When Lou Reed insisted in the liner notes to his 1989 album New York that it should be listened to in one sitting “as though it were a book or a movie”, he sounded unbearably self-important. But now, in an age of downloads and ring tones, his admonition takes on new weight, for the format of the album itself is under threat.

Why bother buying one in its entirety when you can download a few favoured tracks? Why stick to a set sequence of songs when you can shuffle them randomly among thousands of others on an MP3 player? The experience of listening to an album from beginning to end is in danger of becoming pop’s equivalent of reading Finnegans Wake: an act of perseverance undertaken by very few.

As if making a stand against this erosion of dignity, some of the year’s best albums have taken great pains to emphasise their very album-ness. Sufjan Stevens’ Illinoise (Rough Trade), themed around the eponymous state, is the second in a projected series of concept albums about all 50 US states (the first was about Michigan, where Stevens grew up). It’s a quixotic travelogue, with more than a hint of whimsy to it, but gorgeous orchestral pop and clever, literate lyrics save it from smart-alecky self-indulgence. Stevens, a graduate of creative writing school, shares the same post-ironic, knowingly sentimental tone as young American writers such as Jonathan Safran Foer, though his music is much more deft and touching than their novels.

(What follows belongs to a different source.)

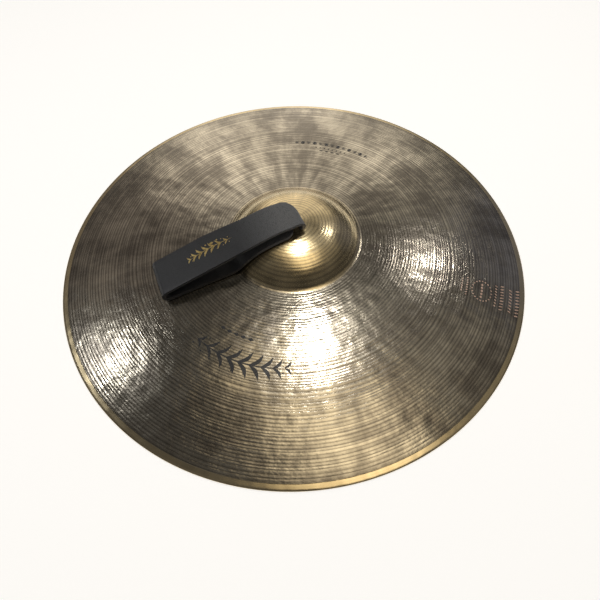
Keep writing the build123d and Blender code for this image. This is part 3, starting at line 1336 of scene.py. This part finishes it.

Doves’ Some Cities (Heavenly) is also a travelogue of sorts, its songs documenting the transformation of the trio’s hometown Manchester from decaying post-industrial smokestack into the glitzy gentrified leisure centre of nowadays. “Too much history coming down / Another building brought to ground,” they moan on the title track, their music brilliantly updating Manchester’s tradition of gloomy pop - Joy Division, The Smiths - and crashing it against the gleaming glass malls and upmarket apartment blocks that decorate the city today.

After a 12-year absence, Kate Bush has returned with a characteristically eccentric double album, Aerial (EMI), which is dominated by themes of nature, nurture and maternal love. Far better than her misfiring last album, The Red Shoes, its songs are multi-layered, unpredictable and at times outright odd (at one point Bush recites pi to the power of 114). The second suite of songs, a pastoral reverie reminiscent of her old mentor Dave Gilmour’s band, Pink Floyd, is particularly striking.

Gorillaz are a concept band: a troupe of cartoon characters behind which hides Damon Albarn, one-time Britpop pin-up boy with Blur. Their second album, Demon Days (Parlophone), is pop genius, its music an inspiriting mix of hip-hop, funk, rock and anything else that Albarn’s busy imagination alights on. The sequencing of the songs, the way they vary mood and tempo, is superb: while individually excellent, taken as a whole they become even more satisfying.

Goldfrapp’s Supernature (Mute) is everything the overrated Gwen Stefani’s Love Angel Music Baby isn’t: stylish, slinky, electric. And Roots Manuva’s Awfully Deep (Big Dada) is far better than the overrated Kanye West’s Late Registration: inventive, powerful hip-hop with lyrical light and shade. Another British rapper worth investigating is Kano, whose debut Home Sweet Home (679) is more approachable than the similar work of “grime” peers such as Dizzee Rascal.

As if repenting for the grotesque over-hyping of their debut a few years ago, New York’s electro-pop leaders Fischerspooner made a comeback with a genuinely good album, Odyssey (EMI). Electronic music veterans Kraftwerk also released a sprightly live album, Minimum-Maximum (EMI), which ranks as the next best thing to catching their outstanding stage show in person.

In sharp contrast to his last album, the glum, acoustic Sea Change, Beck returned with Guero (Polydor), whose production and genre-mashing music recalled his triumphs of the 1990s without lapsing into nostalgia or self-plagiarism. The National’s Alligator (Beggars Banquet) manages to strike the acoustic-noir that Beck missed on Sea Change; their album resembles an unplugged version of Interpol and has a murky beauty of its own. Coldplay’s X&Y (Parlophone) could do with some murk: its transcendent epic-rock songs strive too hard for purity and the sublime, though they also represent a bold staking-out of ground once occupied by U2. Coldplay sound like they want to be the world’s biggest band. Their ambitiousness is admirable.

A decade on from the original, a second wave of Britpop crashed down upon us this year. Best of the bunch was the Kaiser Chiefs’ debut, Employment (B-Unique), whose songs are zingy and smart, though rely a little too heavily on super-catchy choruses. The same goes for MIA’s very different version of British pop: Sri Lankan-born Maya Arulpragasam’s album Arular (XL Recordings) is a minimalist fusion of sci-fi hip-hop beats, Asian rhythms and hypnotically repetitive lyrics. No need to listen to this in one sitting, … la Lou Reed; but it’s worth cocking an ear towards nonetheless.